Le ministère de l’Éducation a publié au cours des derniers jours un appel d’intérêt pour des services visant à «assurer, en temps réel, une veille des médias sociaux au moment de la passation des épreuves ministérielles afin de signaler si des informations sur le contenu de ces épreuves sont échangées». Rappelons qu’en juin, le ministère avait dû annuler une partie de l’examen d’histoire parce que son contenu avait circulé sur Facebook (voir encadré).

Espionner les jeunes

Cet appel d’intérêt a fait sursauter Thierry Karsenti, titulaire de la Chaire de recherche du Canada sur les technologies de l’information et de la communication. Ce dernier n’en revient pas que le ministère songe à «espionner nos jeunes en ayant recours aux services d’une firme privée payée à même nos taxes» et y voit un «problème éthique». «Comme parent, je trouverais ça inadmissible. J’ai un malaise avec ça, ça va beaucoup trop loin», lance-t-il.

Mesure inefficace

Il s’agit par ailleurs d’une bien mauvaise façon de s’attaquer au problème, puisque les élèves trouveront toujours le moyen de contourner cette surveillance, que ce soit par messagerie privée sur Facebook ou en utilisant Snapchat, ajoute M. Karsenti.

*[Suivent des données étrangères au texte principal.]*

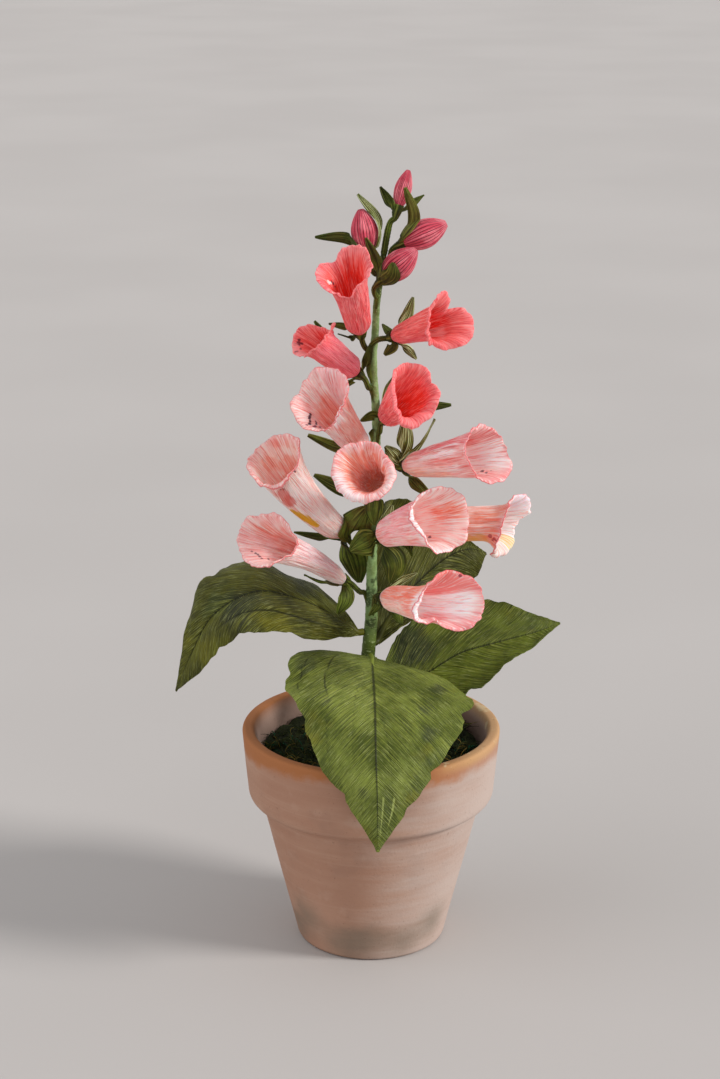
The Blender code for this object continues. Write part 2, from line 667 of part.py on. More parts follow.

De tels services «en temps réel» pourraient par ailleurs être très couteux, puisque la période d’examens s’échelonne sur deux mois, fait remarquer ce professeur de l’Université de Montréal.

Cet avis est partagé par Mario Asselin, consultant en éducation sur les technologies de l’information. «Je prédis un échec total de cette méthode-là», lance-t-il.

Ce dernier considère, comme M. Karsenti, qu’il vaut mieux repenser le type de questions d’examens afin de tenir compte du fait que l’information peut circuler sur les réseaux sociaux.

Luc Papineau, qui enseigne le français dans une école secondaire, affirme de son côté qu’on devrait d’abord commencer par limiter la préparation permise avant un examen, puisque des textes circulent souvent à l’avance, rappelle-t-il. Lorsque ces informations circulent, «on ne mesure plus la capacité de l’élève mais plutôt celle de son entourage», lance-t-il.

Étape exploratoire

Au ministère de l’Éducation, on précise qu’un appel d’intérêt est une «étape préalable et exploratoire sans engagement». À la suite de l’incident concernant l’examen d’histoire, un groupe de travail a été mis sur pied «afin de proposer des mesures visant à accroître la sécurité entourant les épreuves ministérielles». La veille des réseaux sociaux est une «piste éventuelle» qui fait partie de cette démarche, indique son porte-parole, Bryan St-Louis.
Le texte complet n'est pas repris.